Photo courtesy of WATTS Water Technologies

A flexible, configurable system allows for changes, such as bathroom remodeling or upgrades or other direct changes to building plumbing systems.

Leak Detection Alarm

When any of the endpoints detect a leak or abnormality, an audible alarm is set off. At the same time, a wireless message is sent from the sensor to its closest hub, down the building to the base station, and out to the cloud. Three types of messaging then happen simultaneously to communicate the message that a leak is detected:

  • Phone: A phone call is made, typically to the security desk, although the building owner or manager ultimately decides who receives calls.
  • Email: E-mail messages are sent to preselected personnel.
  • Text: SMS text messages are sent to preselected personnel.

This immediate notification system to multiple people in multiple ways helps to ensure that a leak can be responded to promptly.

Alarms Versus Alerts

It is worth noting that in addition to an alarm indicating that a leak has been detected, the system can also send alerts which are informational messages. Examples of alerts include a low battery in one of the endpoints or a loss of communication with a device for some reason.

If there is any concern about false alarms, it is good to know that they can be controlled. In many commercial buildings, a significant concern can be the ability to easily silence a sensor that is accidentally set off. For example, if the sensor is on the floor of a kitchen or restroom, janitorial staff can unintentionally cause the alarm to go off by hitting it with a mop or spreading cleaning water on the floor. In cases like this, having a delay is important, but the event should be recorded for tracking purposes. If it happens too often, the sensor should be moved to a different location. The delay period on the sensors should be configurable, because while a 15-second delay may be appropriate for sensors in the restroom, no delay should be used for sensors in an electrical room or other critical areas.

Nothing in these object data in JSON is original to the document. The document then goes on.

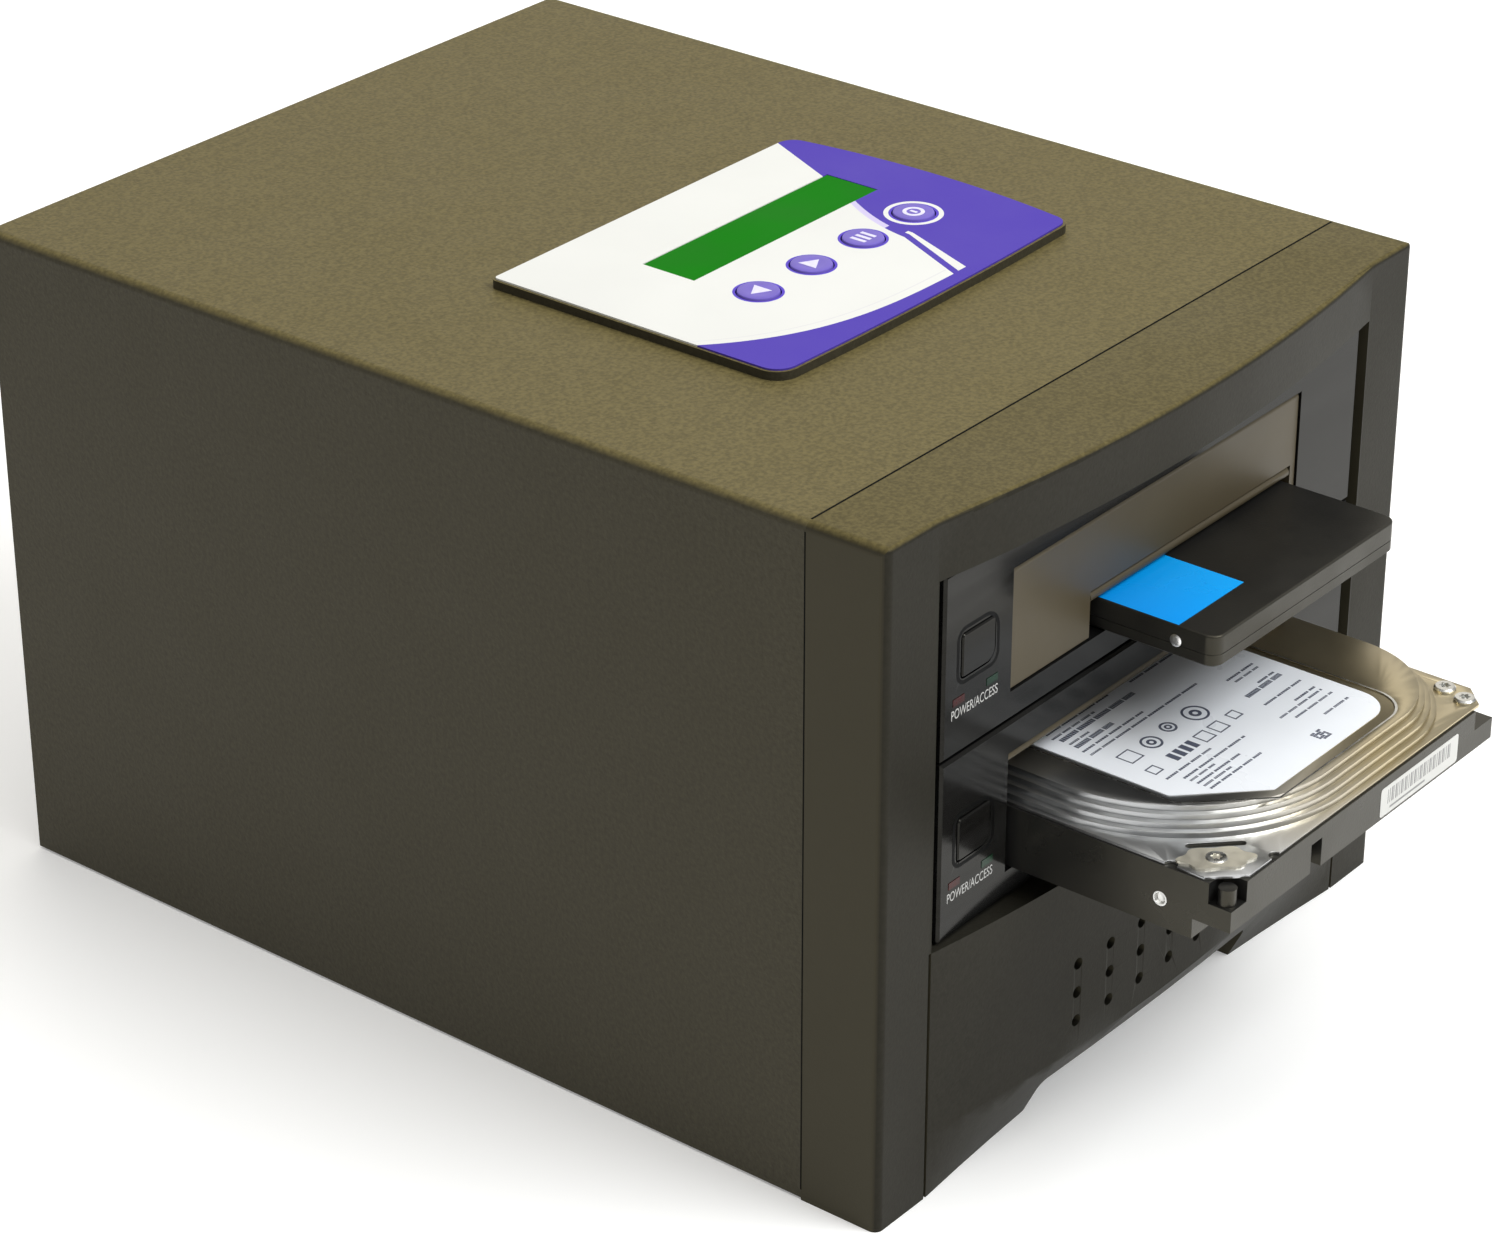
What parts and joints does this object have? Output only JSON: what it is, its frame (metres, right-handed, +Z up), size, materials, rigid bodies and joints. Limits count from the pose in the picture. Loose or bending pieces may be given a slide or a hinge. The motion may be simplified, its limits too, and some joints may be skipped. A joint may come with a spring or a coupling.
{
  "type": "hard drive duplicator",
  "caption": "Small upright steel case with a bulged front, two flap-fronted drive racks holding a slim and a full-size drive, and a raised panel with display and round keys on top.",
  "frame": {"origin": "middle of the whole outline seen from above, on the table", "axes": "+Z up, +Y towards the rear of the case, the drives stand out towards -Y, +X to the right seen from the front"},
  "size_m": [0.191, 0.3034, 0.1608],
  "materials": {
    "cover_paint": "textured powder coat",
    "chassis_steel": "zinc plated sheet",
    "panel_paint": "black powder coat",
    "bezel_plastic": "fine moulded texture",
    "foot_rubber": "soft",
    "screw_steel": "nickel plated",
    "rack_plastic": "moulded",
    "face_plastic": "polished",
    "flap_plastic": "polished",
    "button_plastic": "satin",
    "red_lens": "tinted",
    "green_lens": "tinted",
    "circuit_board": "solder mask",
    "socket_plastic": "moulded",
    "panel_plastic": "satin",
    "panel_film": "printed film",
    "lcd_glass": "green display window",
    "key_plastic": "printed key",
    "standoff_nylon": "nylon",
    "inlet_plastic": "moulded",
    "rocker_plastic": "moulded",
    "fan_plastic": "moulded",
    "guard_wire": "bright wire",
    "hdd_casting": "black coated casting",
    "hdd_steel": "stamped stainless",
    "ssd_case": "fine texture"
  },
  "bodies": {
    "case": {"chassis_pan": "chassis_steel", "front_plate": "chassis_steel", "rear_panel": "panel_paint", "top_cover": "cover_paint", "front_bezel": "bezel_plastic", "rubber_feet": "foot_rubber", "cover_screws": "screw_steel", "left_bay_bracket": "chassis_steel", "right_bay_bracket": "chassis_steel", "rack_screws": "screw_steel", "control_plate": "panel_plastic", "control_film": "panel_film", "lcd_window": "lcd_glass", "lcd_module": "circuit_board", "key_board": "circuit_board", "board_standoffs": "standoff_nylon", "controller_board": "circuit_board", "psu_case": "chassis_steel", "power_inlet": "inlet_plastic", "rocker_housing": "inlet_plastic", "psu_fan_frame": "fan_plastic", "rear_fan_frame": "fan_plastic", "rear_fan_guard": "guard_wire", "fan_screws": "screw_steel", "upper_rack_shell": "rack_plastic", "upper_faceplate": "face_plastic", "upper_backplane": "circuit_board", "upper_sata_socket": "socket_plastic", "upper_switch_board": "circuit_board", "upper_red_lens": "red_lens", "upper_green_lens": "green_lens", "upper_flap_pin": "screw_steel", "lower_rack_shell": "rack_plastic", "lower_faceplate": "face_plastic", "lower_backplane": "circuit_board", "lower_sata_socket": "socket_plastic", "lower_switch_board": "circuit_board", "lower_red_lens": "red_lens", "lower_green_lens": "green_lens", "lower_flap_pin": "screw_steel"},
    "hdd": {"hdd_base": "hdd_casting", "hdd_cover": "hdd_steel", "hdd_screws": "screw_steel", "hdd_board": "circuit_board", "hdd_plug": "socket_plastic"},
    "ssd": {"ssd_shell": "ssd_case", "ssd_base": "ssd_case"},
    "upper_flap": {"upper_flap": "flap_plastic"},
    "upper_slim_flap": {"upper_slim_flap": "flap_plastic"},
    "lower_flap": {"lower_flap": "flap_plastic"},
    "lower_slim_flap": {"lower_slim_flap": "flap_plastic"},
    "upper_button": {"upper_power_button": "button_plastic"},
    "lower_button": {"lower_power_button": "button_plastic"},
    "rocker": {"power_rocker": "rocker_plastic"},
    "rear_fan": {"rear_fan_rotor": "fan_plastic"},
    "psu_fan": {"psu_fan_rotor": "fan_plastic"},
    "key_1": {"key_1": "key_plastic"},
    "key_2": {"key_2": "key_plastic"},
    "key_3": {"key_3": "key_plastic"},
    "key_4": {"key_4": "key_plastic"}
  },
  "joints": [
    {"name": "hdd_slide", "type": "slide", "parent": "case", "child": "hdd", "axis": [0, -1, 0], "range_m": [-0.0505, 0.105]},
    {"name": "ssd_slide", "type": "slide", "parent": "case", "child": "ssd", "axis": [0, -1, 0], "range_m": [-0.07105, 0.085]},
    {"name": "upper_flap_hinge", "type": "hinge", "parent": "case", "child": "upper_flap", "pos_m": [0, -0.09664, 0.1356], "axis": [1, 0, 0], "range_deg": [0, 85], "stiffness_Nm_per_rad": 0.002, "springref_deg": -34.38},
    {"name": "upper_slim_flap_hinge", "type": "hinge", "parent": "upper_flap", "child": "upper_slim_flap", "pos_m": [0, -0.09664, 0.1184], "axis": [1, 0, 0], "range_deg": [0, 10.23]},
    {"name": "lower_flap_hinge", "type": "hinge", "parent": "case", "child": "lower_flap", "pos_m": [0, -0.09664, 0.0933], "axis": [1, 0, 0], "range_deg": [0, 7.97]},
    {"name": "lower_slim_flap_hinge", "type": "hinge", "parent": "lower_flap", "child": "lower_slim_flap", "pos_m": [0, -0.0797, 0.09032], "axis": [1, 0, 0], "range_deg": [0, 70]},
    {"name": "upper_button_press", "type": "slide", "parent": "case", "child": "upper_button", "axis": [0, 1, 0], "range_m": [0, 0.001], "stiffness_N_per_m": 800, "springref_m": -0.0004},
    {"name": "lower_button_press", "type": "slide", "parent": "case", "child": "lower_button", "axis": [0, 1, 0], "range_m": [0, 0.001], "stiffness_N_per_m": 800, "springref_m": -0.0004},
    {"name": "key_1_press", "type": "slide", "parent": "case", "child": "key_1", "axis": [0, 0, -1], "range_m": [0, 0.0005], "stiffness_N_per_m": 1500, "springref_m": -0.0004},
    {"name": "key_2_press", "type": "slide", "parent": "case", "child": "key_2", "axis": [0, 0, -1], "range_m": [0, 0.0005], "stiffness_N_per_m": 1500, "springref_m": -0.0004},
    {"name": "key_3_press", "type": "slide", "parent": "case", "child": "key_3", "axis": [0, 0, -1], "range_m": [0, 0.0005], "stiffness_N_per_m": 1500, "springref_m": -0.0004},
    {"name": "key_4_press", "type": "slide", "parent": "case", "child": "key_4", "axis": [0, 0, -1], "range_m": [0, 0.0005], "stiffness_N_per_m": 1500, "springref_m": -0.0004},
    {"name": "rocker_tilt", "type": "hinge", "parent": "case", "child": "rocker", "pos_m": [-0.0095, 0.14646, 0.0136], "axis": [0, 0, 1], "range_deg": [-20, 0]},
    {"name": "rear_fan_spin", "type": "hinge", "parent": "case", "child": "rear_fan", "pos_m": [0, 0.14746, 0.104], "axis": [0, 1, 0], "continuous": true},
    {"name": "psu_fan_spin", "type": "hinge", "parent": "case", "child": "psu_fan", "pos_m": [-0.0495, 0.14746, 0.025], "axis": [0, 1, 0], "continuous": true}
  ]
}
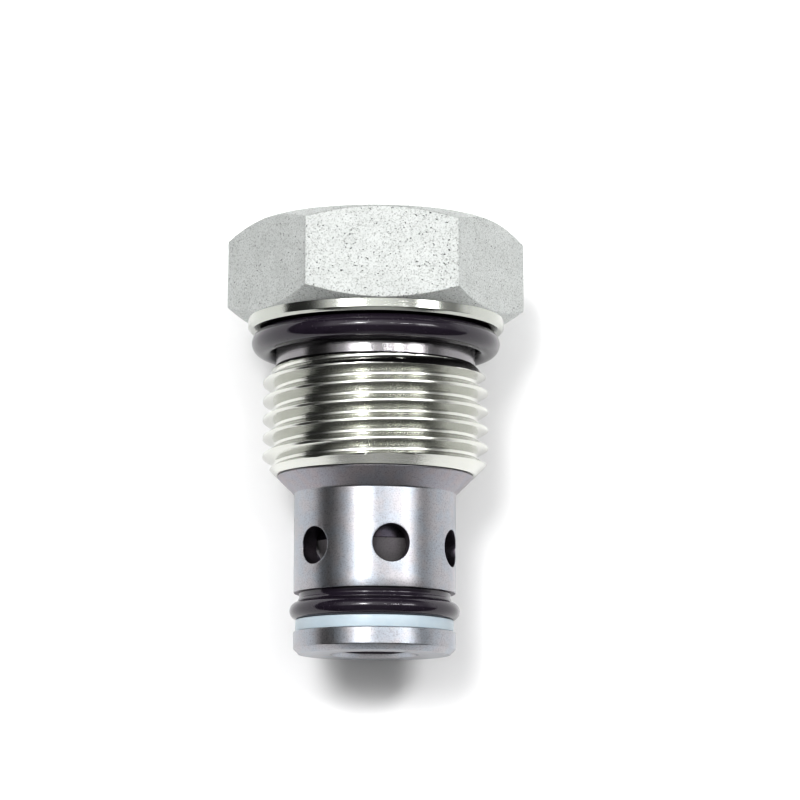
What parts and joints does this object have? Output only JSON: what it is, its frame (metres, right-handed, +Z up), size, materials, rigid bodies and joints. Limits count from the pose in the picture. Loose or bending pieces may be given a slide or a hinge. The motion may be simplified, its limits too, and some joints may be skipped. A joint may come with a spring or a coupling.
{
  "type": "cartridge check valve",
  "caption": "Screw-in cartridge check valve with a hex head, threaded plug, ported cage with nose seals, and a spring-closed sliding poppet.",
  "frame": {"origin": "on the valve's axis, in the plane of the collar's bearing face, which seats on the manifold", "axes": "the valve lies on a hex flat: +Y along the axis from the nose to the hex, -Y into the cavity, +Z up out of the upper hex flat"},
  "size_m": [0.0294, 0.042, 0.0254],
  "materials": {
    "zinc_plated_steel": "satin zinc plate",
    "cage_steel": "fine turned and ground",
    "poppet_steel": "hardened, ground",
    "spring_steel": "drawn wire",
    "black_rubber": "glossy, lightly oiled",
    "pale_plastic": "waxy, slightly see-through"
  },
  "bodies": {
    "valve_body": {"hex_plug": "zinc_plated_steel", "head_o_ring": "black_rubber", "cage": "cage_steel", "upper_backup_ring": "black_rubber", "nose_o_ring": "black_rubber", "lower_backup_ring": "pale_plastic", "spring": "spring_steel", "spring_shim": "spring_steel"},
    "poppet": {"poppet": "poppet_steel"}
  },
  "joints": [
    {"name": "poppet_lift", "type": "slide", "parent": "valve_body", "child": "poppet", "axis": [0, 1, 0], "range_m": [0, 0.003], "stiffness_N_per_m": 1500, "springref_m": -0.003, "deforming": ["spring"]}
  ]
}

Flexibility Based on Modular Design

All buildings have the need to change over time, particularly as their operations, use, or occupants change. Therefore, any system in a building needs to be able to change easily and readily with it. Accordingly, wireless water leak detection systems have been designed to be easy and inexpensive not only to install initially, but also to modify over time, in any size or age of building. A look at some of the common things to consider when doing modifications follows.

  • Adding sensors is the most common need such as when new plumbing is added or modified. Flexibility in this case relies on the ability to install additional sensors without the need for an electrician – in other words, increase the area being monitored without requiring additional electrical power. For simplicity and best practices, look for a system that automatically registers with the nearest hub device when it is activated. Also, consider the number of sensors that a total system can support before requiring additional communication equipment. In general, a good system can handle about 400 sensors per base station.
  • If sensing cables are used as part of the system, then look for sensing cables that work seamlessly with the existing endpoints. There are other considerations for sensing cables, too, such as whether or not they are suitable for applications that include walls in chase areas, subfloors, plenums, drain pans, and around pumps, appliances, and HVAC equipment. Since the dimensions will matter, look for sensing cables that are available in multiple lengths and can support “daisy chain” installations from a central point. Durability is important here, so rugged materials, such as HDPE polymer that can provide corrosion resistance and hold up over the long term, are important. Relatedly, the mating connectors for sections of cables should be water resistant to prevent inaccurate readings. Finally, the cables should be easy to install and/or reinstall in order to be fully reusable after any leak events.
  • Electronic valve controllers can be included as part of a new or existing system with the ability to stop the flow of water to one or more valves – both by automatic operation and by a manual control. The manual operation will require that a person first inspects the valve before it is reset to be sure all leaks are contained and repaired. The automatic/electronic operation provides multiple benefits to the building owner or operator—the most significant of which is the short time from when a leak is first detected to when the valve is fully closed, and the leak stopped. Since the valve controller is one of the end points of the overall system, all activity is visible, easy to manage, and event tracking is provided via the system software. Notifications are also provided, just like any other alarm when it shuts off a valve. It is also possible to provide for a delay time to silence the sensor manually and keep the valve open if that is determined to be a need. As part of the larger system, there should be automatic, periodic cycling of all of the valves to ensure their continued functionality, and they should all be certified to be safe for use with potable water.

Selecting the most appropriate electronic valve controllers for specific locations involves consideration of several criteria. First, address the number of valves that a device can control or whether internal relays are involved. Some may also have the ability to serve a sensor itself or be connected to a sensing cable for extended reach. A purely practical concern will be the pipe sizes that the valve is installed on (e.g., diameters from 0.5 to 2 inches) that need to be addressed and supported. Ultimately, the focus is on the ability for the valve controllers to automatically shut off the flow of water when a leak is detected. While simple monitoring around the clock is sufficient for many situations, a shut-off valve may be warranted to protect entire buildings, critical areas without 24/7 security personnel, or when the presence of water would create a safety hazard (as in a switchgear room).

Photo courtesy of WATTS Water Technologies

Electronically controlled valve controllers and valve shut-offs are an integral part of a complete, effective, wireless water leak detection system.